A key strength of the BBC’s Black and Blue is that it capitalizes on Rankin’s fondness for the look of his city, and its peculiar layout. As Rebus wanders from crime scene to pub to informant’s flat, readers familiar with Edinburgh can delight in recognizing exactly where he is and how he got there. As well as retaining this geographic integrity, the adaptation revels in the peculiar visual opportunities the city affords: the rain-slicked cobblestones, the streaked grey stone facades of the old buildings, the ubiquitous flights of steps and the vertiginous sense that what feels like solid ground can suddenly reveal itself to be a bridge soaring over a canyon-like perpendicular street running five stories below.

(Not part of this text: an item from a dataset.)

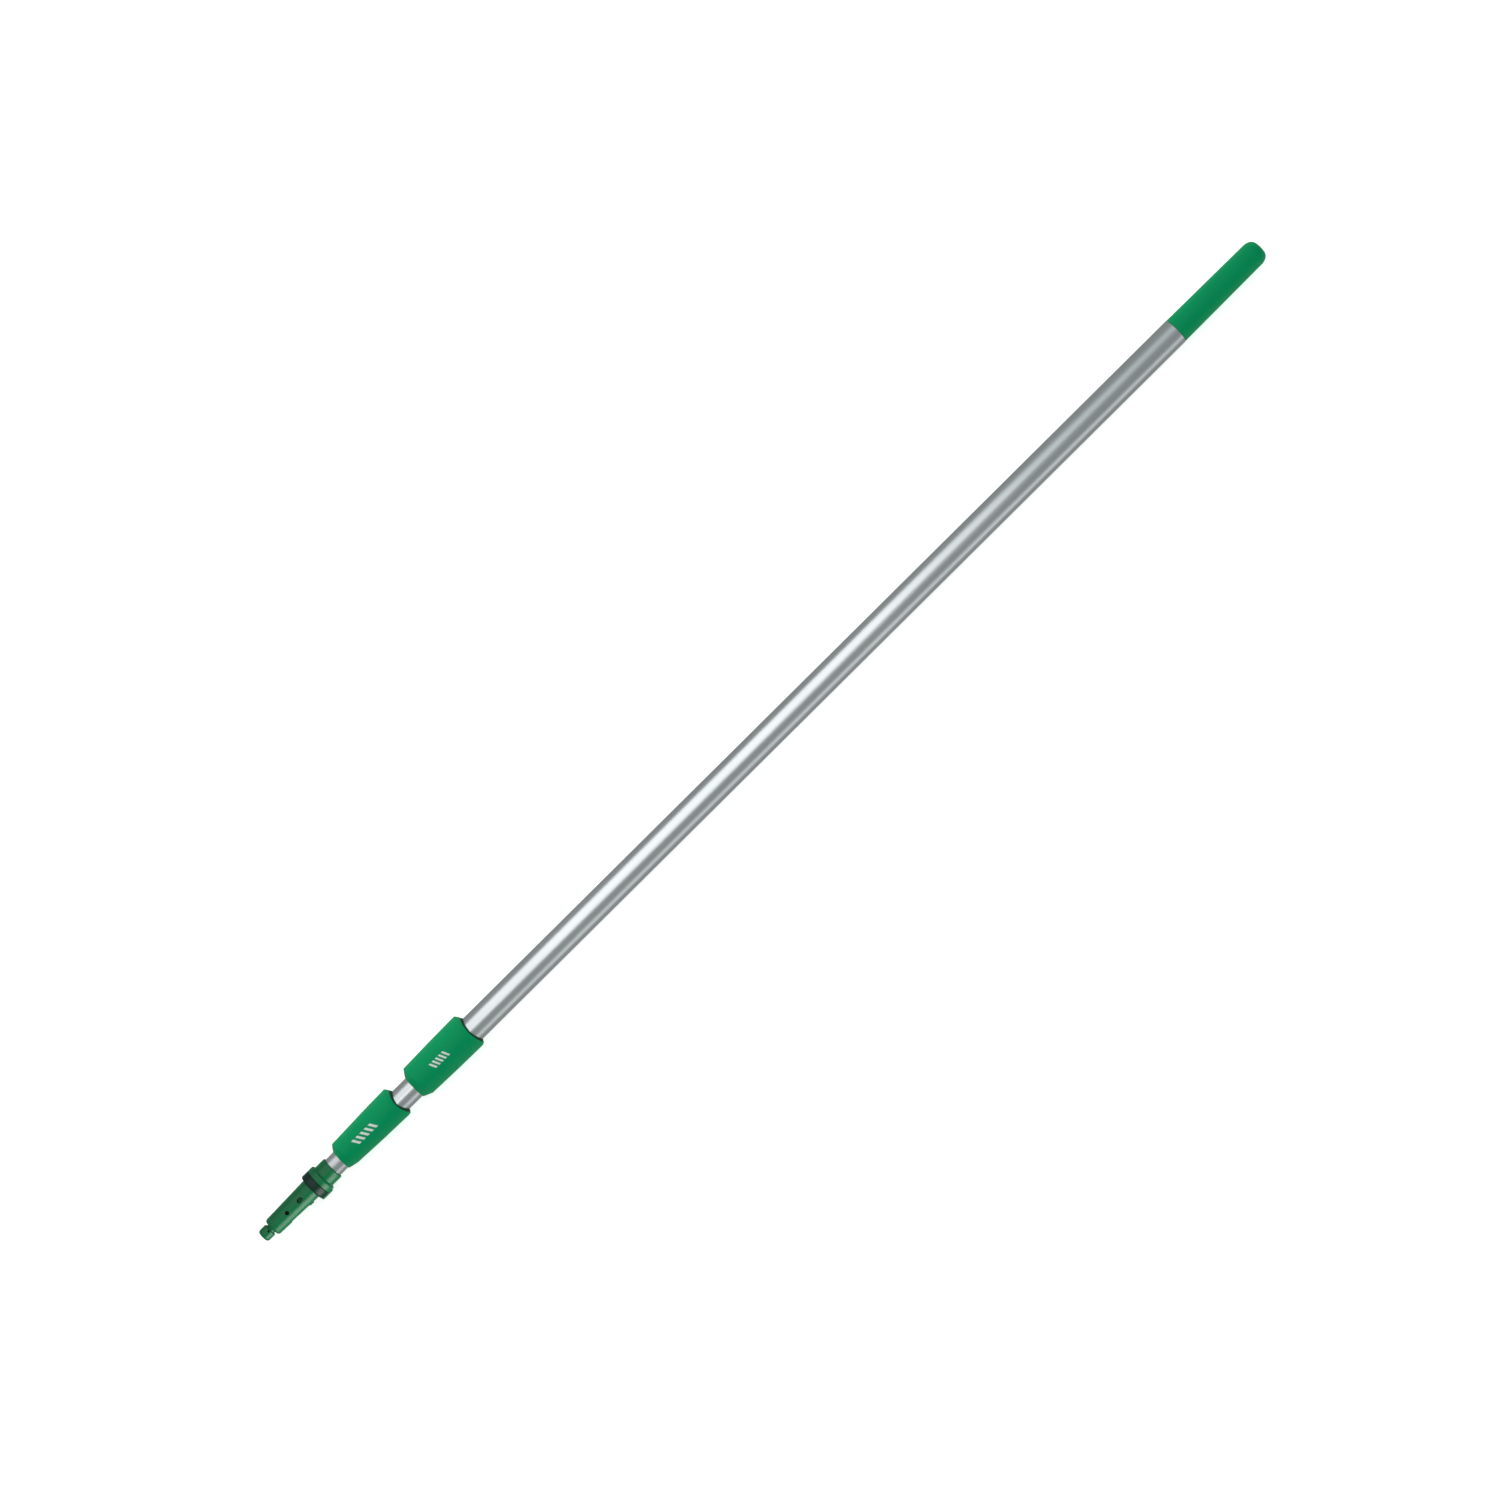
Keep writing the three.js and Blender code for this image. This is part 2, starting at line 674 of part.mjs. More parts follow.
// The tapered plug a tool fits over, with its spigot inside the ring, the rim and the inner tube.
function coneBody() {
  const spigotEnd = CONE_LENGTH + SPIGOT_LENGTH;
  const edgeR = CONE_FRONT_R - CONE_EDGE;
  const outline = [
    [0, 0],
    ...quarter([0, edgeR], [0, CONE_FRONT_R], [CONE_EDGE, CONE_FRONT_R]),
    [CONE_LENGTH, CONE_REAR_R],
    [CONE_LENGTH + RING_RECESS, CONE_REAR_R],
    [CONE_LENGTH + RING_RECESS, spigotR],
    [spigotEnd, spigotR],
    [spigotEnd, SPIGOT_BORE_R],
    [spigotEnd - SPIGOT_BORE_DEPTH, SPIGOT_BORE_R],
    [spigotEnd - SPIGOT_BORE_DEPTH, 0],
  ];
  const slotEnd = latchSlotEnd - coneStart;
  const slotHalf = LEVER_HALF_WIDTH + SLIDE_GAP;
  const eyeRoom = LEVER_EYE_R + EYE_ROOM;
  const armFloor = -(LEVER_ARM_TOP - LEVER_ARM_THICKNESS - BUTTON_TRAVEL - ARM_ROOM);
  const springX = springPlace() - coneStart;
  const deep = -2 * CONE_REAR_R;
  const eyeSlot = [[PIVOT_PLACE - eyeRoom, deep, -slotHalf], [PIVOT_PLACE + eyeRoom, eyeRoom, slotHalf]];
  const armSlot = [[PIVOT_PLACE, deep, -slotHalf], [slotEnd, armFloor, slotHalf]];
  const stemHole = [
    [-1, 0],
    [-1, NOSE_STEM_R + SEAT_GAP],
    [NOSE_STEM_LENGTH + SEAT_GAP, NOSE_STEM_R + SEAT_GAP],
    [NOSE_STEM_LENGTH + SEAT_GAP, 0],
  ];
  const wellR = SPRING_R + SPRING_ROOM;
  const springWell = new THREE.CylinderGeometry(wellR, wellR, SPRING_WELL, SMALL_ROUND);
  springWell.translate(springX, SPRING_SEAT_DEPTH - SPRING_WELL / 2, 0);
  const pinAt = conePinPlace() - coneStart;
  const cone = cut(
    turned(outline),
    turned(stemHole, SMALL_ROUND),
    boxBetween(...eyeSlot),
    boxBetween(...armSlot),
    springWell,
    uprightBar(PIVOT_PIN_R + SEAT_GAP, PIVOT_PLACE, -2 * CONE_REAR_R, 2 * CONE_REAR_R),
    detentPocket(),
    uprightBar(PIN_R + SEAT_GAP, pinAt, -2 * spigotR, -SPIGOT_BORE_R + PIN_THROUGH + SEAT_GAP),
  );
  return piece("cone_body", cone, greenPlastic());
}

// The long blind pocket on top of the cone, which a tool's spring tooth can drop into.
function detentPocket() {
  const half = (POCKET_LENGTH - POCKET_WIDTH) / 2;
  const shape = new THREE.Shape();
  shape.absarc(POCKET_PLACE + half, 0, POCKET_WIDTH / 2, -Math.PI / 2, Math.PI / 2, false);
  shape.absarc(POCKET_PLACE - half, 0, POCKET_WIDTH / 2, Math.PI / 2, 1.5 * Math.PI, false);
  const options = { depth: 2 * POCKET_DEPTH, bevelEnabled: false, curveSegments: SMALL_ROUND / 2 };
  const floor = coneRadius(POCKET_PLACE) - POCKET_DEPTH;
  return new THREE.ExtrudeGeometry(shape, options).translate(0, 0, floor);
}

// The gap in the ring and the rim through which the button comes out.
function buttonGap(from, length) {
  const half = LEVER_HALF_WIDTH + SLIDE_GAP;
  return boxBetween([from, -2 * RING_R, -half], [from + length, 0, half]);
}

// A shallow recess in the ring's front takes the cone's rear.
function stopRing() {
  const bore = spigotR + SEAT_GAP;
  const ring = turnedWall([
    [0, CONE_REAR_R + SEAT_GAP],
    [RING_RECESS, CONE_REAR_R + SEAT_GAP],
    [RING_RECESS, bore],
    [RING_WIDTH, bore],
    [RING_WIDTH, RING_R],
    ...quarter([RING_EDGE, RING_R], [0, RING_R], [0, RING_R - RING_EDGE]),
  ]);
  return piece("stop_ring", cut(ring, buttonGap(-1, RING_WIDTH + 2)), blackRubber());
}

// Rim and pommel in one: it closes the ring's back and holds the tube's mouth round the spigot.
function rimAndPommel() {
  const tubeSeat = latchSlotEnd - rimStart;
  const end = RIM_WIDTH + POMMEL_LENGTH;
  const collar = turnedWall([
    [0, spigotR + SEAT_GAP],
    [tubeSeat, spigotR + SEAT_GAP],
    [tubeSeat, INNER_TUBE_R + SEAT_GAP],
    [end, INNER_TUBE_R + SEAT_GAP],
    ...quarter([end, POMMEL_R - POMMEL_EDGE], [end, POMMEL_R], [end - POMMEL_EDGE, POMMEL_R]),
    [RIM_WIDTH, POMMEL_R],
    ...quarter([RIM_WIDTH, RING_R - RING_EDGE], [RIM_WIDTH, RING_R], [RIM_WIDTH - RING_EDGE, RING_R]),
    [0, RING_R],
  ]);
  const pinAt = conePinPlace() - rimStart;
  const pinHole = uprightBar(PIN_R + SEAT_GAP, pinAt, -2 * POMMEL_R, 0);
  const gap = buttonGap(-1, 1 + BUTTON_INTO_RIM + SLIDE_GAP + buttonSwing());
  return piece("rim_and_pommel", cut(collar, gap, pinHole), greenPlastic());
}

function conePin() {
  const high = -SPIGOT_BORE_R + PIN_THROUGH;
  const low = -POMMEL_R + PIN_RECESS;
  return piece("cone_pin", uprightBar(PIN_R, conePinPlace(), low, high), brightSteel());
}

function springPlace() {
  return (ringStart + buttonEnd()) / 2;
}

function buttonEnd() {
  return rimStart + BUTTON_INTO_RIM;
}

// How far back the button's top swings when it is pressed: it turns about the pivot pin.
function buttonSwing() {
  return ((RING_R + BUTTON_PROUD) * BUTTON_TRAVEL) / (springPlace() - latchPivot);
}

// A flat lever on the pivot pin. It reaches back under the ring, where the button rests on it.
function latchLever() {
  const top = -LEVER_ARM_TOP;
  const bottom = top + LEVER_ARM_THICKNESS;
  const nibStart = nibEnd - NIB_LENGTH;
  const nibTop = -(coneRadius(PIVOT_PLACE + nibStart) + NIB_PROUD);
  const shape = new THREE.Shape();
  shape.absarc(0, 0, LEVER_EYE_R, LEVER_EYE_FROM, LEVER_EYE_TO, false);
  shape.lineTo(LEVER_EYE_R, top);
  shape.lineTo(nibStart, top);
  shape.lineTo(nibStart + NIB_LENGTH / 2, nibTop);
  shape.lineTo(nibEnd, nibTop);
  shape.lineTo(nibEnd, top);
  shape.lineTo(leverEnd, top);
  shape.lineTo(leverEnd, bottom);
  shape.lineTo(LEVER_EYE_R + LEVER_EYE_CLEAR, bottom);
  shape.closePath();
  const hole = new THREE.Path();
  hole.absarc(0, 0, PIVOT_PIN_R + SLIDE_GAP, 0, 2 * Math.PI, true);
  shape.holes.push(hole);
  const options = { depth: 2 * LEVER_HALF_WIDTH, bevelEnabled: false, curveSegments: SMALL_ROUND };
  const lever = new THREE.ExtrudeGeometry(shape, options).translate(latchPivot, 0, -LEVER_HALF_WIDTH);
  return piece("latch_lever", closed(lever), darkGreenPlastic());
}

// The button stands on the lever's tail and comes out through the gap in the ring and the rim.
function latchButton() {
  const from = ringStart + SLIDE_GAP;
  const length = buttonEnd() - from;
  const low = LEVER_ARM_TOP + SEAT_GAP;
  const high = RING_R + BUTTON_PROUD;
  const half = LEVER_HALF_WIDTH;
  const shape = new THREE.Shape();
  shape.moveTo(0, low);
  shape.lineTo(length, low);
  shape.lineTo(length, high - BUTTON_EDGE);
  shape.quadraticCurveTo(length, high, length - BUTTON_EDGE, high);
  shape.lineTo(BUTTON_EDGE, high);
  shape.quadraticCurveTo(0, high, 0, high - BUTTON_EDGE);
  shape.closePath();
  const options = { depth: 2 * half, bevelEnabled: false, curveSegments: EDGE_STEPS };
  const button = new THREE.ExtrudeGeometry(shape, options);
  button.rotateX(Math.PI).translate(from, 0, half);
  return piece("latch_button", closed(button), greenPlastic());
}

function latchPivotPin() {
  const reach = coneRadius(PIVOT_PLACE) - PIVOT_PIN_RECESS;
  return piece("latch_pivot_pin", uprightBar(PIVOT_PIN_R, latchPivot, -reach, reach), brightSteel());
}

class Coil extends THREE.Curve {
  constructor(radius, length, turns) {
    super();
    this.radius = radius;
    this.length = length;
    this.turns = turns;
  }

  getPoint(share, target = new THREE.Vector3()) {
    const angle = share * this.turns * 2 * Math.PI;
    const [s, c] = [Math.sin(angle), Math.cos(angle)];
    return target.set(this.radius * c, share * this.length, this.radius * s);
  }
}

function latchSpring() {
  const low = -(LEVER_ARM_TOP - LEVER_ARM_THICKNESS) + SEAT_GAP + SPRING_WIRE_R;
  const high = SPRING_SEAT_DEPTH - SEAT_GAP - SPRING_WIRE_R;
  const section = new THREE.Shape();
  section.absarc(0, 0, SPRING_WIRE_R, 0, 2 * Math.PI, false);
  const extrudePath = new Coil(SPRING_R, high - low, SPRING_TURNS);
  const steps = SPRING_TURNS * COIL_STEPS;
  const options = { steps, extrudePath, curveSegments: SMALL_ROUND / 2, bevelEnabled: false };
  const spring = new THREE.ExtrudeGeometry(section, options).translate(springPlace(), low, 0);
  return piece("latch_spring", closed(spring), brightSteel());
}

// ---- hand grip ----

function gripDome() {
  const points = [];
  for (let i = 0; i < DOME_STEPS; i += 1) {
    const angle = (i / DOME_STEPS) * (Math.PI / 2);
    const x = GRIP_LENGTH - GRIP_DOME + GRIP_DOME * Math.sin(angle);
    points.push([x, GRIP_REAR_R * Math.sqrt(Math.cos(angle))]);
  }
  points.push([GRIP_LENGTH, 0]);
  return points;
}

// A moulded cup that continues the tube's outside, with a spigot pushed into the tube.
function handGrip() {
  const spigot = outerBoreR - SEAT_GAP;
  const bore = spigot - GRIP_WALL;
  const front = -GRIP_SPIGOT - END_GAP;
  const floor = GRIP_LENGTH - GRIP_DOME;
  const outline = [
    [floor, 0],
    [floor, bore],
    [front, bore],
    [front, spigot],
    [0, spigot],
    [0, GRIP_FRONT_R],
    ...gripDome(),
  ];
  const pinAt = -END_GAP - GRIP_PIN_PLACE;
  const pinHole = uprightBar(PIN_R + SEAT_GAP, pinAt, -2 * spigot, 0);
  return piece("hand_grip", cut(turned(outline), pinHole), greenPlastic());
}

function gripPin() {
  const low = -OUTER_TUBE_R + PIN_RECESS;
  const high = -(outerBoreR - SEAT_GAP - GRIP_WALL + PIN_SHORT);
  return piece("grip_pin", uprightBar(PIN_R, outerTubeEnd - GRIP_PIN_PLACE, low, high), brightSteel());
}

// ---- the whole pole ----

function innerSection() {
  return groupAt(
    0,
    groupAt(innerTubeStart, innerTube()),
    groupAt(innerTubeEnd - BUSH_PLUG, rearBush("inner_rear_bush", INNER_TUBE_R, middleBoreR)),
    groupAt(innerTubeEnd - BUSH_PLUG, bushPin("inner_bush_pin", INNER_TUBE_R)),
    noseKnob(),
    groupAt(coneStart, coneBody()),
    groupAt(ringStart, stopRing()),
    groupAt(rimStart, rimAndPommel()),
    conePin(),
    latchLever(),
    latchButton(),
    latchPivotPin(),
    latchSpring(),
  );
}

function middleSection() {
  return groupAt(
    0,
    groupAt(middleTubeStart, middleTube()),
    groupAt(middleTubeEnd - BUSH_PLUG, rearBush("middle_rear_bush", MIDDLE_TUBE_R, outerBoreR)),
    groupAt(middleTubeEnd - BUSH_PLUG, bushPin("middle_bush_pin", MIDDLE_TUBE_R)),
    clamp("front_clamp", frontClamp),
  );
}

function outerSection() {
  return groupAt(
    0,
    groupAt(outerTubeStart, outerTube()),
    groupAt(gripStart, handGrip()),
    gripPin(),
    clamp("rear_clamp", rearClamp),
  );
}

const pole = groupAt(-POLE_LENGTH / 2, innerSection(), middleSection(), outerSection());
pole.position.y = -SLEEVE_ASIDE;
pole.position.z = axisHeight;

export default pole;
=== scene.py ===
import math

import bmesh
import bpy
import numpy as np
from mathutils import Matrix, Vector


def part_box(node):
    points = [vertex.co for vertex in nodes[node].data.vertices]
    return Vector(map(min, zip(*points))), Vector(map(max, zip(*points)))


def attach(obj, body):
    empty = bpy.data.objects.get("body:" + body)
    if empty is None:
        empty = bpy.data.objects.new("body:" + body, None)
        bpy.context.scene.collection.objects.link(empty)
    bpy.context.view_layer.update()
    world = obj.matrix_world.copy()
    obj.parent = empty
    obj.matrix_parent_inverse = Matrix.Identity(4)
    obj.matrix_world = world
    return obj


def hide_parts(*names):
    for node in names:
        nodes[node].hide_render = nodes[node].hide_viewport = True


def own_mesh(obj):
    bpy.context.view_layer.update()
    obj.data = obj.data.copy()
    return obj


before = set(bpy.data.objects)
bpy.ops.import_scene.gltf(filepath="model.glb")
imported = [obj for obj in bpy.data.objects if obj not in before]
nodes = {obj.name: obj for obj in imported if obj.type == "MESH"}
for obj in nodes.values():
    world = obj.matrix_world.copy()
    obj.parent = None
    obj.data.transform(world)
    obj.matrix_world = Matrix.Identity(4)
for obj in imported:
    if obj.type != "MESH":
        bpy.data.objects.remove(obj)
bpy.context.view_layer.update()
MM = 0.001


# ---- Studio: camera, backdrop and lights ----
# The pole lies on a translucent white table lit from below, seen from straight above and turned
# so that the cone points to the lower left. A long softbox to the sleeves' side and a narrow
# one across from it give the tubes their bright and dark bands.

VIEW_HEIGHT = 5.2
VIEW_WIDTH = 1.6605
VIEW_TURN = math.radians(-44.78)
VIEW_CENTRE = (-0.01515, 0.0010)
SENSOR = 36.0

axis_low, axis_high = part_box("outer_tube")
AXIS_Y = (axis_low[1] + axis_high[1]) / 2
AXIS_Z = (axis_low[2] + axis_high[2]) / 2


def linear(hex_colour):
    """An sRGB hex colour as linear RGBA: each channel is undone from its sRGB curve."""
    channels = [int(hex_colour[i : i + 2], 16) / 255 for i in (1, 3, 5)]
    return [c / 12.92 if c <= 0.04045 else ((c + 0.055) / 1.055) ** 2.4 for c in channels] + [1.0]


def add_node(tree, kind, settings=None, **inputs):
    """Adds a node. settings are its own properties. inputs are values or sockets by the input's
    name, or by its number as i0, i6 or i7 where names repeat."""
    made = tree.nodes.new(kind)
    for name, value in (settings or {}).items():
        setattr(made, name, value)
    for name, value in inputs.items():
        socket = made.inputs[int(name[1:])] if name[0] == "i" and name[1:].isdigit() else None
        if socket is None:
            socket = made.inputs[name.replace("_", " ")]
        if isinstance(value, bpy.types.NodeSocket):
            tree.links.new(value, socket)
        else:
            socket.default_value = value
    return made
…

Something is lacking, though, and it may be that the missing element is simply Rankin’s prose. A lot of the events and people depicted in these stories seem somehow pedestrian or cliched when depicted on screen; it is Rankin’s writing that fleshes them out. Ironically, in bringing Rebus et al. "to life," the BBC have in the process sapped them of the very life force that made them so vivid in the first place. This is certainly not to condemn the show as worthless—there is still a great deal to enjoy here, for the avid reader of Rebus and for the newbie alike—but it is finally a comment on Rankin’s skills as a writer and on the lightning-in-a-bottle difficulty of capturing the essence of great prose on screen.